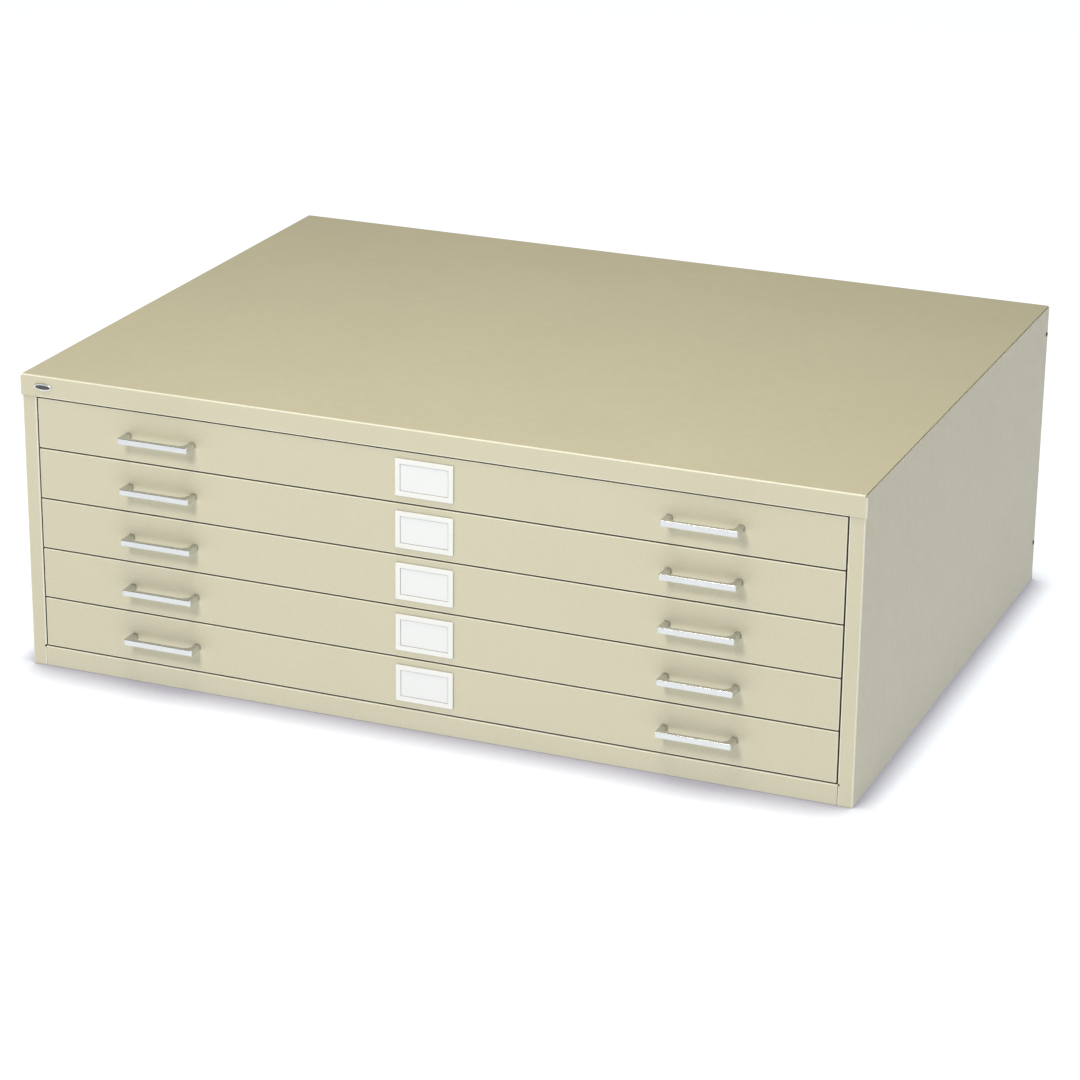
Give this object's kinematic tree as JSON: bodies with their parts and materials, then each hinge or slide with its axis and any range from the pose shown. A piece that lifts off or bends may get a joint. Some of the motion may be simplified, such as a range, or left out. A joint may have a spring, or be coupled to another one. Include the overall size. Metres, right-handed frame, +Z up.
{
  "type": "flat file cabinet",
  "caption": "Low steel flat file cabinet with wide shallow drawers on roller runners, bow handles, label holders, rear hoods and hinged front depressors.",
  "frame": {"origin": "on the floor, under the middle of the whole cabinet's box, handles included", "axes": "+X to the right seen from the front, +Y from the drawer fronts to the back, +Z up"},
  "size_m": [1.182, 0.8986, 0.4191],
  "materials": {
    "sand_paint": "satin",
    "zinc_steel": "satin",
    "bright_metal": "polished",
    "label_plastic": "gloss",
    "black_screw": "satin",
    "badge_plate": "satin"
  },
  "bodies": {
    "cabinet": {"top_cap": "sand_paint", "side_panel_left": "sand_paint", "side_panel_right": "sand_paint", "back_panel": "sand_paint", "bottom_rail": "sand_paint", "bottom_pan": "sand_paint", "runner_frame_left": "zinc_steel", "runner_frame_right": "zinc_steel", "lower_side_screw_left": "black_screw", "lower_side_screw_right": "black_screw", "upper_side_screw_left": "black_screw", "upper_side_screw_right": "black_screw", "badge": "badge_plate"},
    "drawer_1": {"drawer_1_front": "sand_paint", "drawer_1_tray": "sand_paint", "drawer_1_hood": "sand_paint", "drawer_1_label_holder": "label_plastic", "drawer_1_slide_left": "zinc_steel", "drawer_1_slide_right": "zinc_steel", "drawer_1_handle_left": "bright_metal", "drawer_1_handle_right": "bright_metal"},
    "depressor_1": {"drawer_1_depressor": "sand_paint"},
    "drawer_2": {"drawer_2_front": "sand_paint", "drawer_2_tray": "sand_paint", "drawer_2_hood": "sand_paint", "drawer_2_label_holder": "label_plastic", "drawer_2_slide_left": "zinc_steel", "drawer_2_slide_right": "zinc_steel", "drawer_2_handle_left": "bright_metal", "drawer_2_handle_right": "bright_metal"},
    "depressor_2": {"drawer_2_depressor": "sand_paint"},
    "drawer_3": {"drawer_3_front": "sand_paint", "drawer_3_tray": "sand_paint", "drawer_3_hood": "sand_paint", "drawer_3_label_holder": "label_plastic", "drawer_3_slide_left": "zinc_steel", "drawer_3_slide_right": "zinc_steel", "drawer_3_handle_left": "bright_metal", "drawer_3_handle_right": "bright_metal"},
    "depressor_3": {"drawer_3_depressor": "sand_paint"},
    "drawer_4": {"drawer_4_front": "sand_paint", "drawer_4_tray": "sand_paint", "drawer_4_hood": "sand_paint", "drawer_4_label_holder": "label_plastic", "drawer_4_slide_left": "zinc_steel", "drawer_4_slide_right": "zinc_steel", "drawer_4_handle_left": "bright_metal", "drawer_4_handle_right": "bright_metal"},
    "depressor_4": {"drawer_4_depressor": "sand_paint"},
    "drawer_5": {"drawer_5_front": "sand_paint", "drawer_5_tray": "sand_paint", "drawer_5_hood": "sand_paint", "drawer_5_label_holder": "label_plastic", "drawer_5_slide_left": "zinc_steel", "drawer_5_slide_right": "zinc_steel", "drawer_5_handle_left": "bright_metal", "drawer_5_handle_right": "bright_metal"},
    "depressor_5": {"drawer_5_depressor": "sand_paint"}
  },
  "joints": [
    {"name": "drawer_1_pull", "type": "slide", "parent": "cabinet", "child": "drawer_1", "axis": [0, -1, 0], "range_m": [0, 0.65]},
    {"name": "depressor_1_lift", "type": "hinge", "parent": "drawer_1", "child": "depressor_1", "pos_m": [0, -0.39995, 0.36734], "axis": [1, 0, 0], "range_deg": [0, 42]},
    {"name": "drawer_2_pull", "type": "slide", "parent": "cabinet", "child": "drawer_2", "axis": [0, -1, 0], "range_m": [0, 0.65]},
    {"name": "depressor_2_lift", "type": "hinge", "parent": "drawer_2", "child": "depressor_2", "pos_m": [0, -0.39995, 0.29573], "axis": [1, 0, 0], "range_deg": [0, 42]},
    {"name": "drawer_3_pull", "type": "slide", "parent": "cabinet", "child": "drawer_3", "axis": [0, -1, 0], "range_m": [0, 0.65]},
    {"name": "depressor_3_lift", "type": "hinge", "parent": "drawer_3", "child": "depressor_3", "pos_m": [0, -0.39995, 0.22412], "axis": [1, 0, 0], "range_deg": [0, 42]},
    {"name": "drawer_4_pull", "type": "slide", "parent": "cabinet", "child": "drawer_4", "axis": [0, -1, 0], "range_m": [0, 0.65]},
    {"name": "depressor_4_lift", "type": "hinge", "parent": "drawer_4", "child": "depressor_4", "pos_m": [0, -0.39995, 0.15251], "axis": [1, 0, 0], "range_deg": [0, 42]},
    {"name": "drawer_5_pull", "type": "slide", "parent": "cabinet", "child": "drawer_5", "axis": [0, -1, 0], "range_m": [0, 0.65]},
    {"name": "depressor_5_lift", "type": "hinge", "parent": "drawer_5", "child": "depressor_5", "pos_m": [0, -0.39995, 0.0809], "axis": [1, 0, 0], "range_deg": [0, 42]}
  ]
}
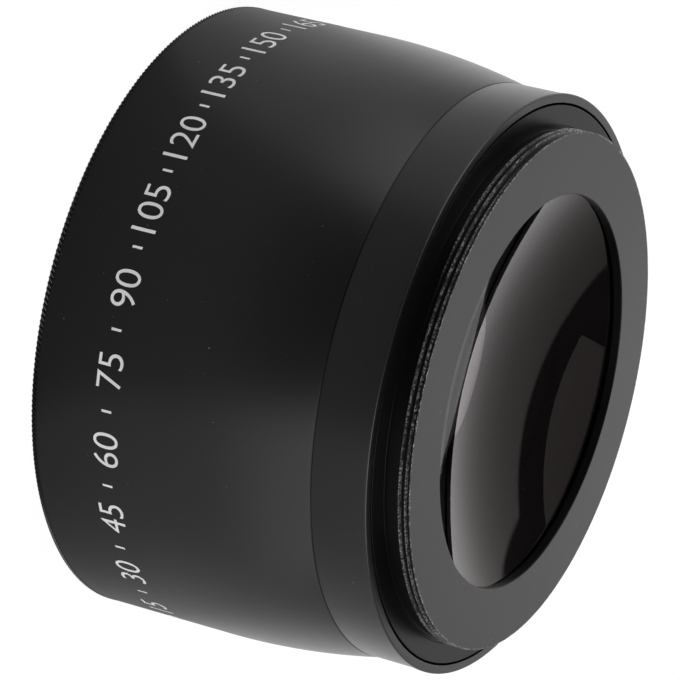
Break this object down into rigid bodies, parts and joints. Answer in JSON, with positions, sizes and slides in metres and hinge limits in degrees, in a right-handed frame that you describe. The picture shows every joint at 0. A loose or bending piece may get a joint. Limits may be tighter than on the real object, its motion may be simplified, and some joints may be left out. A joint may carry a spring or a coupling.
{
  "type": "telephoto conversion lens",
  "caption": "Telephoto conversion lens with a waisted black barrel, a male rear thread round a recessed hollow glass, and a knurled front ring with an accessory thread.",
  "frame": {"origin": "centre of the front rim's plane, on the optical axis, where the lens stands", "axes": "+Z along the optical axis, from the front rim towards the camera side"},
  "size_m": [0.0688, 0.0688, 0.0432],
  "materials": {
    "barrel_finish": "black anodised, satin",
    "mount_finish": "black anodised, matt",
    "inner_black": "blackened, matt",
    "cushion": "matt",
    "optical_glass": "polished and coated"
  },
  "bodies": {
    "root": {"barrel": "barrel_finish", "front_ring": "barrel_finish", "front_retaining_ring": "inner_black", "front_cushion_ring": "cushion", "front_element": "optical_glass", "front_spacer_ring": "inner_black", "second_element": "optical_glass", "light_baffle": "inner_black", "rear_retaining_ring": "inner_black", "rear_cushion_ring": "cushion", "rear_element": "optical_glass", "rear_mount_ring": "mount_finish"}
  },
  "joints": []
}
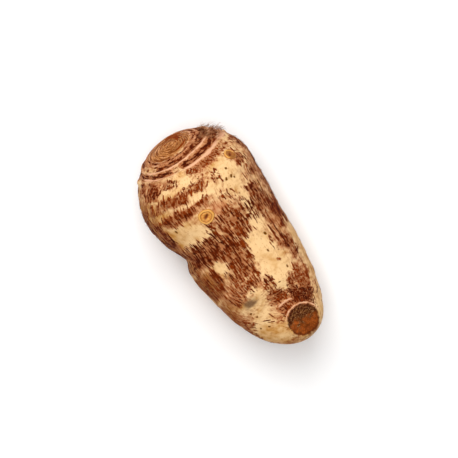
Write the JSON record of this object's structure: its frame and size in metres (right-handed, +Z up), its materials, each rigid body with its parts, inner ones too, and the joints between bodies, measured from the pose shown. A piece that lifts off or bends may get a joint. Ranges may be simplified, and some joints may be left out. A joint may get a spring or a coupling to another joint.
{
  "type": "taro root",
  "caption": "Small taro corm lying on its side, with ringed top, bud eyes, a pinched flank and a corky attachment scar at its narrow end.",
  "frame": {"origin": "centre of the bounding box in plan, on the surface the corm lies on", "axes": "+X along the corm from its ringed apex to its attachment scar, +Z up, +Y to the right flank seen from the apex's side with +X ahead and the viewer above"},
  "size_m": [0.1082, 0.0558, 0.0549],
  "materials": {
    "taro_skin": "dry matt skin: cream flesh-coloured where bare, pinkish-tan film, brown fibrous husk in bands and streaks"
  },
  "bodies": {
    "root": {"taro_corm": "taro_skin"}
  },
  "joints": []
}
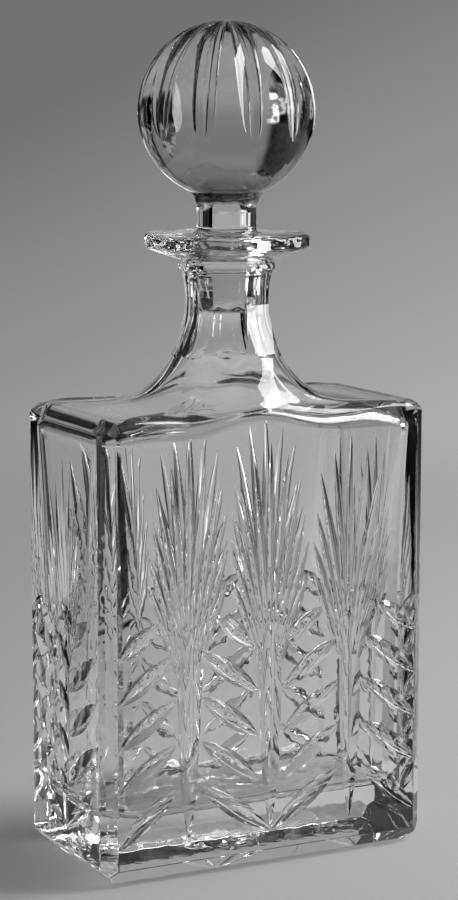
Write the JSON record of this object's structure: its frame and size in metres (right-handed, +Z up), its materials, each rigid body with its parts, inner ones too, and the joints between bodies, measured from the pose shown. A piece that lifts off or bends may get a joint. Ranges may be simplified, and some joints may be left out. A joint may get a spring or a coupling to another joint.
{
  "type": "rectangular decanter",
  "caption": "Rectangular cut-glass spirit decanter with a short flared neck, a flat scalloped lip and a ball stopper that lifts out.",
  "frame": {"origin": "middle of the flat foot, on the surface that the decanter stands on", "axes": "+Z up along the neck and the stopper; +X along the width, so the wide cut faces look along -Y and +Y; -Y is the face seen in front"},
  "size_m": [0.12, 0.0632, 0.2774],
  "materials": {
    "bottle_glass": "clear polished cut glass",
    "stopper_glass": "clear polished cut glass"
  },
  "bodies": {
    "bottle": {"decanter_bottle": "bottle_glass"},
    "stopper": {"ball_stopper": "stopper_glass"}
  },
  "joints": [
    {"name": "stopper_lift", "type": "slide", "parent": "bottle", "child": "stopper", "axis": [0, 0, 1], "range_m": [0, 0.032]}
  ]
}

_ _ _ _ _ _ _

Search the data for "parts". Copy every matching line.

Answer for the task:
Give this object's kinematic tree as JSON: bodies with their parts and materials, then each hinge or slide with its axis and any range from the pose shown. A piece that lifts off or bends may get a joint. Some of the motion may be simplified, such as a range, or left out. A joint may have a spring, or be coupled to another one. Include the overall size. Metres, right-handed frame, +Z up.
Break this object down into rigid bodies, parts and joints. Answer in JSON, with positions, sizes and slides in metres and hinge limits in degrees, in a right-handed frame that you describe. The picture shows every joint at 0. A loose or bending piece may get a joint. Limits may be tighter than on the real object, its motion may be simplified, and some joints may be left out. A joint may carry a spring or a coupling.
Write the JSON record of this object's structure: its frame and size in metres (right-handed, +Z up), its materials, each rigid body with its parts, inner ones too, and the joints between bodies, measured from the pose shown. A piece that lifts off or bends may get a joint. Ranges may be simplified, and some joints may be left out. A joint may get a spring or a coupling to another joint.
Write the JSON record of this object's structure: its frame and size in metres (right-handed, +Z up), its materials, each rigid body with its parts, inner ones too, and the joints between bodies, measured from the pose shown. A piece that lifts off or bends may get a joint. Ranges may be simplified, and some joints may be left out. A joint may get a spring or a coupling to another joint.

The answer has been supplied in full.